Oliver shows a clip of “CBS This Morning” where a commentator has the audacity to remark about Barra, “She's a mom with two kids. Her first responsibility isn't as CEO of the company, it's [as] a mom with two children and she could personally relate to those people who lost their family members”. Oliver responds to this clip with his usual pointed sarcasm, “Right, because everyone knows that people without kids could barely give a shit when thirteen people die.” Beyond the obvious absurdity of the commentator's words, the implied double standard suggests that it is permissible or even expected for a female CEO to prioritize her family, when it would certainly never be suggested that a male CEO should attempt to do the same. In reality, considering the weight of the scandal that GM is facing, it is neither socially or professionally acceptable for its CEO to be framing this controversy in terms of his or her own family, the discourse should be about preventing more deaths and making reparations for the ones that have already occurred. I admire that throughout this 10 minute segment Oliver spends the majority of the time ripping into GM for its negligence and poor handling of its public image and comparably less time making this news story a lesson on gender norms. He points out the blatant hypocrisy, but doesn't fall into the same trap as the sexist mainstream media, where Barra's being a woman and a mother becomes the focal point instead of corporate responsibility.

In the political sphere, we are obviously in the midst of a Hillary Clinton centric news run, but other high profile female politicians have also been subject to criticism that their male counterparts would certainly never face. For example, Wendy Davis, the Texan democrat who became a household name literally overnight one year ago when she delivered a filibuster in the Texas senate to block a restrictive abortion bill. Davis is currently approaching the critical months of a run for the governor of Texas, already a fierce battle in a historically red state. Davis has intelligently built a campaign along the lines of her narrative as a hard-working single mother who has overcome the same sort of obstacles that Texans face today, and less on her principles as a democrat. This tact, while seemingly successful in persuading some voters, has left her open to criticism of her personal choices.

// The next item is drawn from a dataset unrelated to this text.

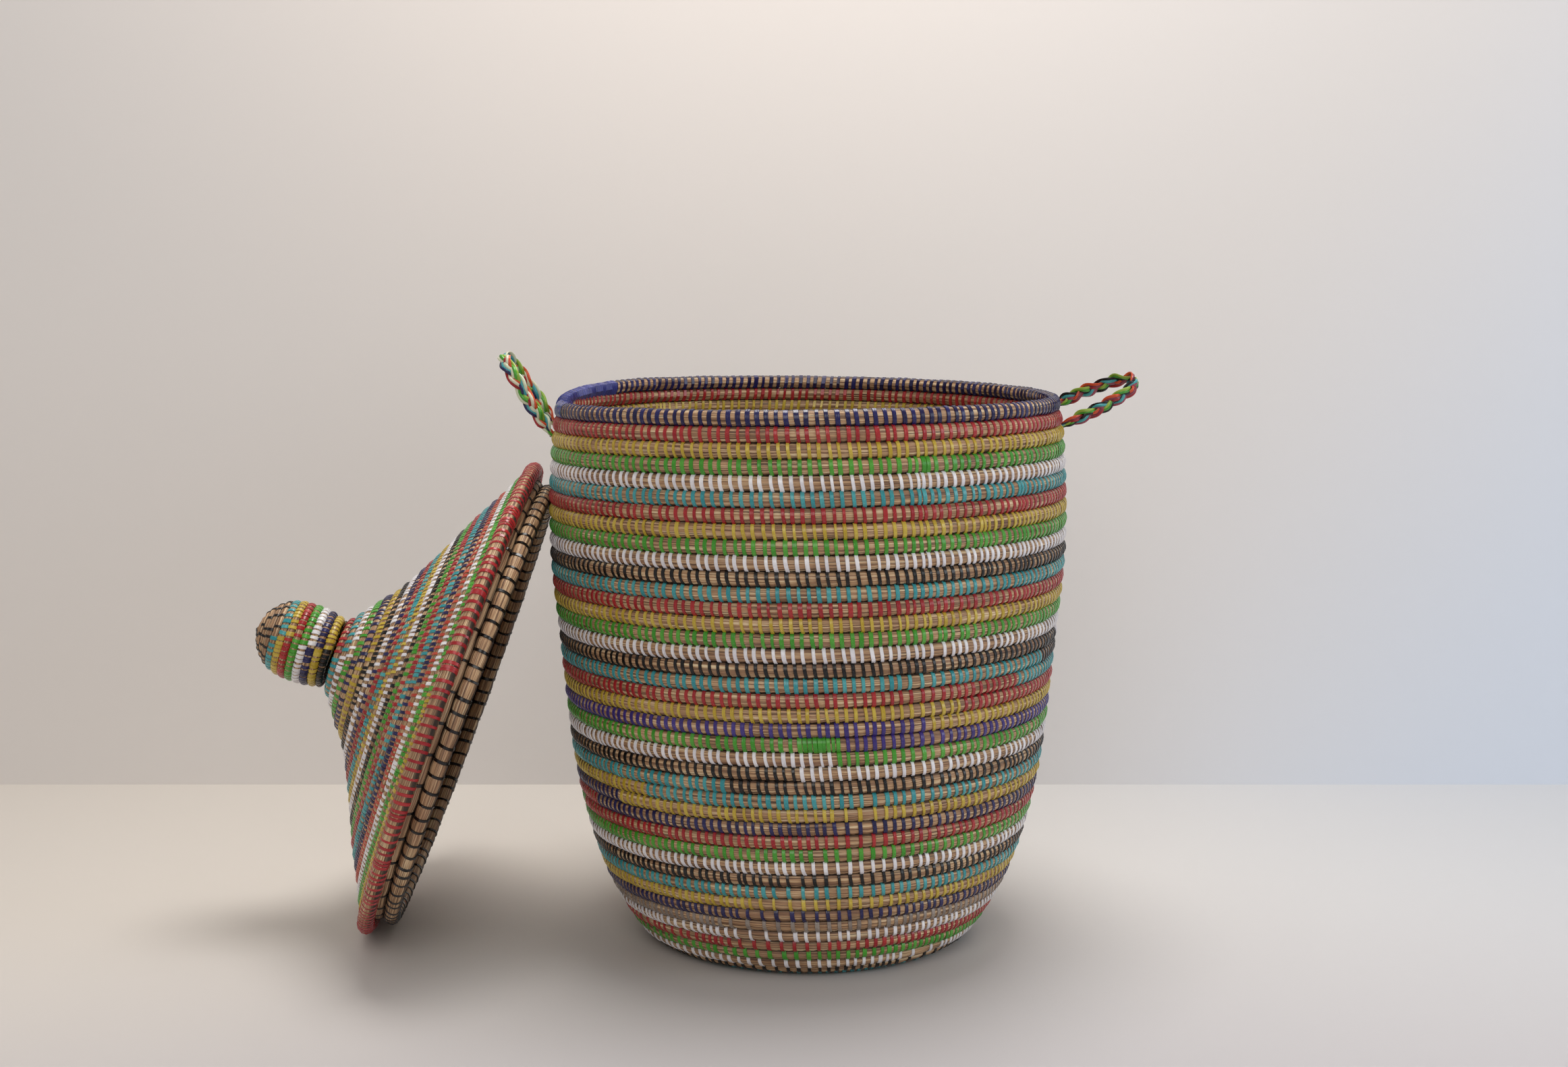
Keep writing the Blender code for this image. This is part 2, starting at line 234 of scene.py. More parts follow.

By the age of 21 Davis had lived in a trailer park, dropped out of college, and was the divorced mother of a two year old. By the age of 27 she was married again, now a mother of two, and enrolled at Harvard Law School. Nine years later she was elected to the Fort Worth City Council, and nine years after that to the Texas senate. It is the sort of pulled up by your own bootstraps tale that the American public loves, even before Davis became a hero for fighting for women's abortion rights by speaking for eleven hours straight without even bathroom breaks. And yet, Davis is subject to cynical and laughably targeted scrutiny— Robert Draper contacted her now ex-husband and daughter to specify exactly how often Davis traveled from Massachusetts to Texas during her time at Harvard Law to visit her two children for a piece in the New York Times Magazine in February. He printed this account after a number of Texas newspapers published conflicting numbers:

“[Davis] said, her commuting routine was ‘10 days at school followed by five days at home.' Her daughter Amber remembers differently, telling me that her mother ‘flew down every two weeks to be with us' for ‘a long weekend.' In Jeff Davis's memory, ‘Her goal was to come back every third weekend. And she didn't. I'd say once a month would be closer.'”

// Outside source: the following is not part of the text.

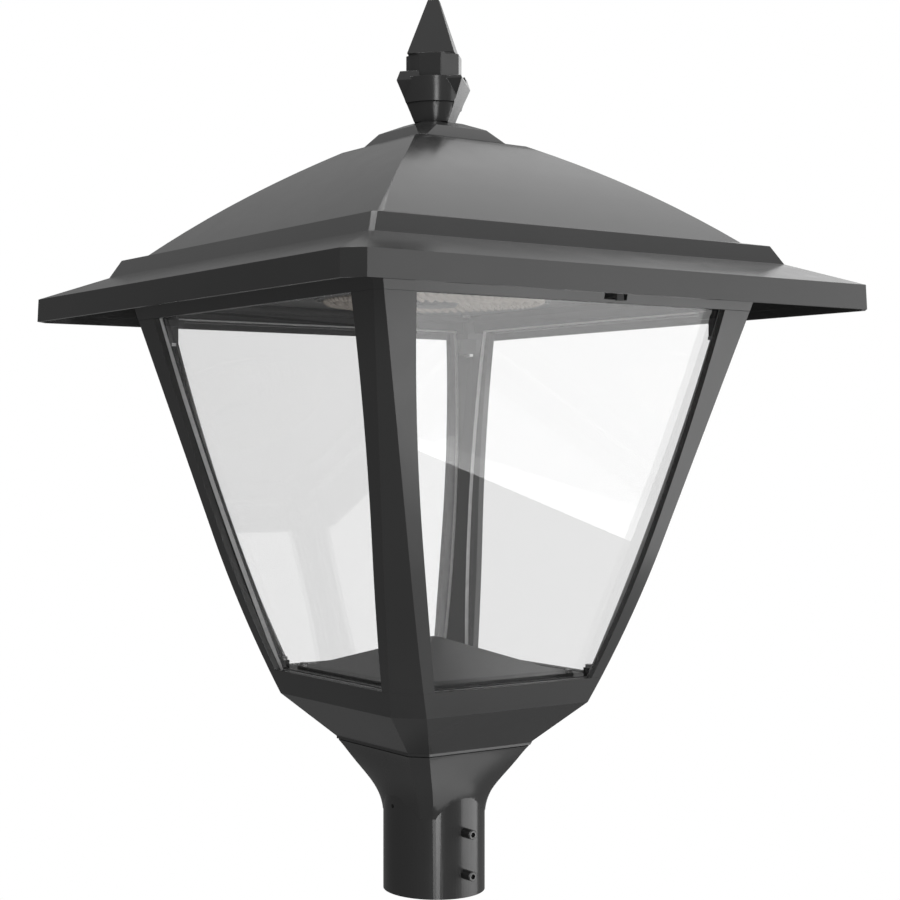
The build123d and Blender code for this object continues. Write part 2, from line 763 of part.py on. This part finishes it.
with BuildPart() as finial:
    add(crossed([(spire_steps, -45), (spire_steps, 45)]))
    with BuildSketch(Plane.XY.offset(point_top)):
        Circle(2 * finial_waist_radius)
        RegularPolygon(groove_radius, 8, rotation=22.5, mode=Mode.SUBTRACT)
    extrude(amount=groove_top - point_top, mode=Mode.SUBTRACT)
    with BuildSketch(Plane.XY.offset(groove_bottom)):
        Rectangle(2 * groove_radius, 4 * groove_radius)
        RegularPolygon(groove_radius, 8, rotation=22.5, mode=Mode.SUBTRACT)
    extrude(amount=point_top - groove_bottom, mode=Mode.SUBTRACT)
    with BuildSketch(Plane.XY.offset(groove_bottom)):
        RegularPolygon(groove_radius, 8, rotation=22.5)
    extrude(amount=groove_height)
    add(belted_drum.part)
    rod(stud_radius + running_gap, cap_top, cap_top + stud_grip, mode=Mode.SUBTRACT)
save(finial.part, "finial")

nut_top = roof_top - roof_wall
nut_bottom = nut_top - nut_washer - nut_height
with BuildPart() as finial_stud:
    rod(stud_radius, nut_bottom - stud_end, cap_top + stud_grip - tip_gap)
    chamfer(finial_stud.edges().group_by(Axis.Z)[0], stud_radius / 5)
save(finial_stud.part, "finial_stud")

with BuildPart() as finial_nut:
    rod(nut_washer_radius, nut_top - nut_washer, nut_top)
    with BuildSketch(Plane.XY.offset(nut_bottom)):
        RegularPolygon(nut_flat / sqrt(3), 6)
    extrude(amount=nut_height)
    rod(stud_radius + running_gap, nut_bottom, nut_top, mode=Mode.SUBTRACT)
save(finial_nut.part, "finial_nut")

# Gear tray with the lamp below it, and the heat sink and driver above it
tray_half = cage_top_half - tray_inset
with BuildPart() as gear_tray:
    block((-tray_half, tray_half), (-tray_half, tray_half), (tray_bottom, tray_top))
    chamfer(gear_tray.edges().filter_by(Axis.Z), tray_corner)
    rod(tray_screw_radius + running_gap, tray_bottom, tray_top, square_of(boss_spread),
        mode=Mode.SUBTRACT)
    rod(lead_hole_radius, tray_bottom, tray_top, mode=Mode.SUBTRACT)
save(gear_tray.part, "gear_tray")

save(screws(square_of(boss_spread), tray_top + tray_screw_depth - tip_gap, tray_bottom,
            tray_screw_radius - running_gap), "tray_screws")

driver_middle = tray_half - driver_inset - driver_width / 2
sink_half = driver_middle - driver_width / 2 - sink_gap
with BuildPart() as heat_sink:
    block((-sink_half, sink_half), (-sink_half, sink_half), (tray_top, tray_top + sink_base))
    with BuildSketch(Plane.XY.offset(tray_top + sink_base)):
        with GridLocations(0, 2 * (sink_half - fin_thickness) / (fin_count - 1), 1, fin_count):
            Rectangle(2 * sink_half, fin_thickness)
    extrude(amount=fin_height)
    rod(lead_hole_radius, tray_top, tray_top + sink_base + fin_height, mode=Mode.SUBTRACT)
save(heat_sink.part, "heat_sink")

board_bottom = tray_bottom - board_thickness
lens_bottom = board_bottom - lens_base
lens_screw_circle = board_radius - lens_screw_inset
lens_screw_places = [
    Vector(lens_screw_circle, 0).rotate(Axis.Z, (number + 0.5) * 360 / lens_screw_count)
    for number in range(lens_screw_count)
]
with BuildPart() as led_board:
    rod(board_radius, board_bottom, tray_bottom)
    rod(lead_hole_radius, board_bottom, tray_bottom, mode=Mode.SUBTRACT)
    rod(lens_screw_radius, board_bottom, tray_bottom, lens_screw_places, mode=Mode.SUBTRACT)
save(led_board.part, "led_board")

with BuildPart() as lens_plate:
    rod(board_radius, lens_bottom, board_bottom)
    rod(sensor_radius + seat_gap, lens_bottom, board_bottom, mode=Mode.SUBTRACT)
    for ring_radius, count in lens_rings.items():
        with BuildSketch(Plane.XY.offset(lens_bottom)):
            with PolarLocations(ring_radius, count):
                RegularPolygon(lens_cup_radius, 4)
        extrude(amount=-lens_drop, taper=lens_draft)
    rod(lens_screw_radius, lens_bottom, board_bottom, lens_screw_places, mode=Mode.SUBTRACT)
save(lens_plate.part, "lens_plate")

save(screws(lens_screw_places, tray_bottom - running_gap, lens_bottom,
            lens_screw_radius - running_gap), "lens_screws")

with BuildPart() as sensor_cap:
    rod(sensor_radius, board_bottom - sensor_height, board_bottom)
    chamfer(sensor_cap.edges().group_by(Axis.Z)[0], sensor_edge)
save(sensor_cap.part, "sensor_cap")

driver_near = driver_middle - driver_width / 2
driver_far = driver_middle + driver_width / 2
driver_end = driver_length / 2 + driver_foot
driver_screw_places = [(driver_middle, (driver_end - driver_foot / 2) * end) for end in (-1, 1)]
with BuildPart() as driver:
    block((driver_near, driver_far), (-driver_length / 2, driver_length / 2),
          (tray_top, tray_top + driver_height))
    fillet(driver.edges().filter_by(Axis.Y), driver_edge)
    block((driver_near + driver_foot_set_in, driver_far - driver_foot_set_in),
          (-driver_end, driver_end), (tray_top, tray_top + driver_foot_thickness))
    rod(driver_screw_radius + running_gap, tray_top, tray_top + driver_foot_thickness,
        driver_screw_places, mode=Mode.SUBTRACT)
save(driver.part, "driver")

save(screws(driver_screw_places, tray_top + running_gap, tray_top + driver_foot_thickness,
            driver_screw_radius), "driver_screws")

# Roof hinge: a leaf under the tray's edge that turns between two knuckles on the head frame
hinge_y = cage_top_half + hinge_stand_off
hinge_z = head_bottom + hinge_rise
arm_back = hinge_y + knuckle_radius
arm_front = arm_back - leaf_thickness
leaf_top = tray_top + leaf_thickness
leaf_foot_y = tray_half - leaf_reach
leaf_screw_places = [(leaf_screw_spread * side, leaf_foot_y + leaf_screw_inset)
                     for side in (-1, 1)]
with BuildPart() as hinge_leaf:
    with BuildSketch(Plane.YZ.offset(-knuckle_length / 2)):
        with BuildLine():
            Polyline((arm_front, hinge_z), (arm_back, hinge_z), (arm_back, leaf_top),
                     (leaf_foot_y, leaf_top), (leaf_foot_y, tray_top), (arm_front, tray_top),
                     close=True)
        make_face()
        with Locations((hinge_y, hinge_z)):
            Circle(knuckle_radius)
            Circle(pin_radius + running_gap, mode=Mode.SUBTRACT)
    extrude(amount=knuckle_length)
    block((-leaf_span / 2, leaf_span / 2), (leaf_foot_y, tray_half - leaf_edge),
          (tray_top, leaf_top))
    rod(leaf_screw_radius + running_gap, tray_top, leaf_top, leaf_screw_places,
        mode=Mode.SUBTRACT)
save(hinge_leaf.part, "hinge_leaf")

save(screws(leaf_screw_places, tray_top + running_gap, leaf_top, leaf_screw_radius),
     "hinge_leaf_screws")

bracket_low = hinge_z - bracket_height / 2
bracket_high = hinge_z + bracket_height / 2
knuckle_start = knuckle_length / 2 + seat_gap
knuckle_end = knuckle_start + knuckle_length
with BuildPart() as hinge_bracket:
    for start in (knuckle_start, -knuckle_end):
        with BuildSketch(Plane.YZ.offset(start)):
            with BuildLine():
                Polyline((cage_half(bracket_low), bracket_low), (hinge_y, bracket_low),
                         (hinge_y, bracket_high), (cage_half(bracket_high), bracket_high),
                         close=True)
            make_face()
            with Locations((hinge_y, hinge_z)):
                Circle(knuckle_radius)
                Circle(pin_radius + running_gap, mode=Mode.SUBTRACT)
        extrude(amount=knuckle_length)
    with BuildSketch(Plane.YZ.offset(-knuckle_end)):
        with BuildLine():
            Polyline((cage_half(bracket_low), bracket_low),
                     (cage_half(bracket_low) + leaf_thickness, bracket_low),
                     (cage_half(bracket_high) + leaf_thickness, bracket_high),
                     (cage_half(bracket_high), bracket_high), close=True)
        make_face()
    extrude(amount=2 * knuckle_end)
save(hinge_bracket.part, "hinge_bracket")

with BuildPart() as hinge_pin:
    with BuildSketch(Plane.YZ.offset(-knuckle_end - pin_end)):
        with Locations((hinge_y, hinge_z)):
            Circle(pin_radius)
    extrude(amount=2 * (knuckle_end + pin_end))
    with BuildSketch(Plane.YZ.offset(knuckle_end + seat_gap)):
        with Locations((hinge_y, hinge_z)):
            Circle(pin_radius + pin_head)
    extrude(amount=pin_end)
save(hinge_pin.part, "hinge_pin")

# Roof latch: a slide behind the head frame whose tongue passes through the roof's keeper
tab_left = (latch_slot_left + slot_right - tab_width) / 2
tab_end = -cage_top_half - tab_stand_out
tongue_bottom = latch_bottom + tongue_rise
tongue_front = (latch_front + latch_back - tongue_width) / 2
tongue_back = tongue_front + tongue_width
with BuildPart() as latch_slide:
    block((latch_left, latch_right), (latch_front, latch_back), (latch_bottom, latch_top))
    block((latch_right, latch_right + tongue_reach), (tongue_front, tongue_back),
          (tongue_bottom, tongue_bottom + tongue_height))
    block((tab_left, tab_left + tab_width), (tab_end, latch_front),
          (latch_bottom, latch_bottom + tab_thickness))
    block((tab_left, tab_left + tab_width), (tab_end, tab_end + tab_lip),
          (latch_bottom - tab_thickness, latch_bottom + tab_thickness))
save(latch_slide.part, "latch_slide")

guide_front = latch_back + seat_gap
guide_back = guide_front + guide_wall
guide_bottom = latch_bottom - seat_gap - guide_wall
with BuildPart() as latch_guide:
    block((latch_left - guide_lap, latch_right + guide_lap), (guide_front, guide_back),
          (guide_bottom, flange_bottom))
    block((latch_left - guide_lap, latch_right + guide_lap),
          (latch_back - guide_shelf, guide_back), (guide_bottom, guide_bottom + guide_wall))
save(latch_guide.part, "latch_guide")

with BuildPart() as latch_keeper:
    block((keeper_left, keeper_left + keeper_thickness),
          (keeper_front, keeper_front + keeper_width), (latch_bottom, tray_bottom))
    block((keeper_left, keeper_left + keeper_thickness),
          (tongue_front - seat_gap, tongue_back + seat_gap),
          (tongue_bottom - seat_gap, tongue_bottom + tongue_height + seat_gap),
          mode=Mode.SUBTRACT)
save(latch_keeper.part, "latch_keeper")
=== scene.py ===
import bpy
import json
import math
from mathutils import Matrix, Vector


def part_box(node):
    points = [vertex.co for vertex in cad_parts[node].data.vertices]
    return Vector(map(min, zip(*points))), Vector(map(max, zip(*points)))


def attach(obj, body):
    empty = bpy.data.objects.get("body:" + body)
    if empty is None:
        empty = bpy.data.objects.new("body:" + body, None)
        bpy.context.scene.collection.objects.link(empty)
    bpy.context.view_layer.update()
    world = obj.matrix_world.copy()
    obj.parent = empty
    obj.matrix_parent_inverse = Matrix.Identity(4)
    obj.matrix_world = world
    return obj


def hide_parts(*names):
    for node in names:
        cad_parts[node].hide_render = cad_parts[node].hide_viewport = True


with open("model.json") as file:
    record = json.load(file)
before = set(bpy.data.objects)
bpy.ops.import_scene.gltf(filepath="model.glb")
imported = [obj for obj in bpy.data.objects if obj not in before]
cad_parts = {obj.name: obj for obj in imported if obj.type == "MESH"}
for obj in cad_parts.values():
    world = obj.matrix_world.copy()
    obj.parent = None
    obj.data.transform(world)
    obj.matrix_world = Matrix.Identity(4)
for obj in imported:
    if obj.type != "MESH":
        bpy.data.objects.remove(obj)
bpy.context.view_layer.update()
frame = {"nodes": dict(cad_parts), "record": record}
nodes = frame["nodes"]
behaviour = frame["record"]["behaviour"]
bodyOf = {name: body for body, names in behaviour["bodies"].items() for name in names}
slotOf = {part["node"]: part["material_slot"] for part in frame["record"]["subparts"]}
mm = 0.001


def deselectAll():
    if bpy.context.mode != "OBJECT":
        bpy.ops.object.mode_set(mode="OBJECT")
    bpy.ops.object.select_all(action="DESELECT")


def makeActive(piece):
    deselectAll()
    piece.select_set(True)
    bpy.context.view_layer.objects.active = piece


# level camera at the photograph's place, turned towards the lantern's near corner; angles in degrees
cameraView = {"place": (-0.8749, -1.1839, 0.372), "tilt": 90, "turn": -33.44, "lens": 69.6, "film": 36,
              "shift": (0.120, -0.0039)}


def placeCamera():
    data = bpy.data.cameras.new("photoCamera")
    data.lens = cameraView["lens"]
    data.sensor_width = cameraView["film"]
    data.shift_x, data.shift_y = cameraView["shift"]
    camera = bpy.data.objects.new("photoCamera", data)
    bpy.context.scene.collection.objects.link(camera)
    camera.location = cameraView["place"]
    camera.rotation_euler = (math.radians(cameraView["tilt"]), 0, math.radians(cameraView["turn"]))
    bpy.context.scene.camera = camera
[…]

Is the NY Times really taking the time to determine exactly how often Wendy Davis saw her daughters over a three year period when the significantly more newsworthy angle is that Davis was admitted to Harvard Law School in the first place? Draper, unfortunately falls into the same trap that Oliver barely avoided, he later makes it clear how absurd it is to be squabbling over these details, but he gives the subject validation by using line space to verify the specifics— as if Davis's ability to be governor depends on the total days she spent with her children nearly twenty-five years ago. It's akin to discussing Christine Lagarde's choice in scarf at the World Economic Forum instead of the European debt crisis. And it is, unfortunately, the kind of attack that only women seem to face.

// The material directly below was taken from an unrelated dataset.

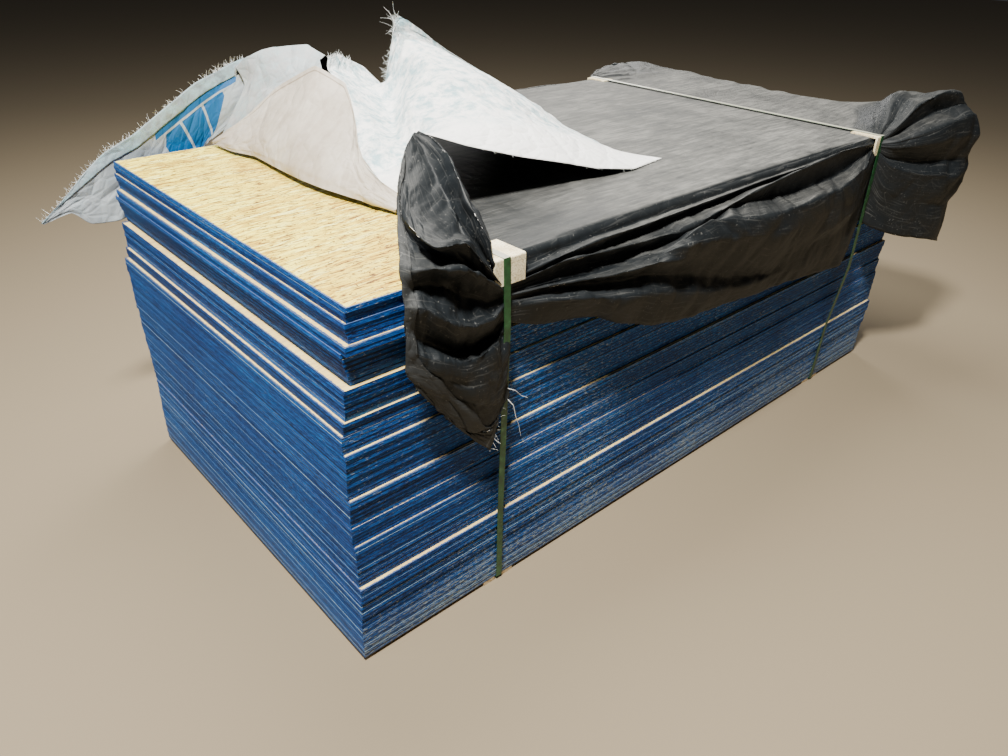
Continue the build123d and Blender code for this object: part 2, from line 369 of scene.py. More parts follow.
def shoved_levels(boxes):
    """The heights of the bare faces, where the board above has moved in by more than a jog."""
    levels = sorted(boxes)
    bare = {levels[0], levels[-1]}
    for lower, upper in zip(levels, levels[1:]):
        moved = max(np.abs(boxes[upper][side] - boxes[lower][side]).max() for side in (0, 1))
        if moved > least_shove:
            bare.update((lower, upper))
    return bare


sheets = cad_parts["osb_sheets"].data
sheet_boxes = level_boxes(sheets)
bare_levels = shoved_levels(sheet_boxes)
dress("osb_sheets", board_face_material(), board_edge_material())
own_corner = sheets.uv_layers.new(name="own_corner")
for polygon in sheets.polygons:
    level = level_of(polygon)
    if level not in bare_levels:
        polygon.material_index = 1
    if level is not None:
        for loop in polygon.loop_indices:
            corner = sheets.vertices[sheets.loops[loop].vertex_index].co.xy
            own_corner.data[loop].uv = corner - Vector(sheet_boxes[level][0])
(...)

As Jill Lepore cuttingly writes in the New Yorker, “By the standards applied to Davis, who left her two young daughters with their father so that she could go to law school, most candidates elected to office in the United States in the past two centuries abandoned their children.” The double standard is palpable— men and women can't win elections without putting their personal life in the open and yet this gives the public permission to scrutinize their personal decisions. Women, far more often than men, can't seem to win when held up to this test. The criticism comes from both sides of the aisle and is not just restricted to being an insufficient mother, female politicians have also faced backlash for focusing too much on their families. Draper's article redeems itself in part by discussing this hypocrisy and quoting the former Republican governor of New Jersey, Christie Whitman, who “recalled having herself been chided for spending time on vacation with her children after her primary race for governor — proof of lacking fire in the belly — just as Davis is now being condemned as a maternally deficient careerist for not spending enough time with hers.”

It's a hopeless catch-22 for female politcians, who gain votes by prioritzing family issues, but are critcized in turn for their inability to be both super-mom and a super senator. And why when well-known fathers go away for school or on vacation no one seems to care if their children were present? As Draper writes, “no one ever stopped [Bill] Clinton, Bush or Obama in his biographical tracks to say: ‘Wait. If you were out there, conquering the world, then you could not have been here, with your family.'”

It is naïve and unrealistic to expect the public to view both men and women solely for their intelligence and abilities, rather than their personal lives. In fact, I do agree that a person's individual decisions and experiences can, in specific circumstances, reflect her moral core and her ability to excel at other sorts of jobs. However, the change that I ask for is two-fold, 1) that we, as a society, don't allow dialogue on someone's personal life overshadow our ability to respect and trust her as a CEO or a politician or in any other position and 2) in the cases where personal lives are pertinent, that we don't allow men and women to be held to blatantly different standards.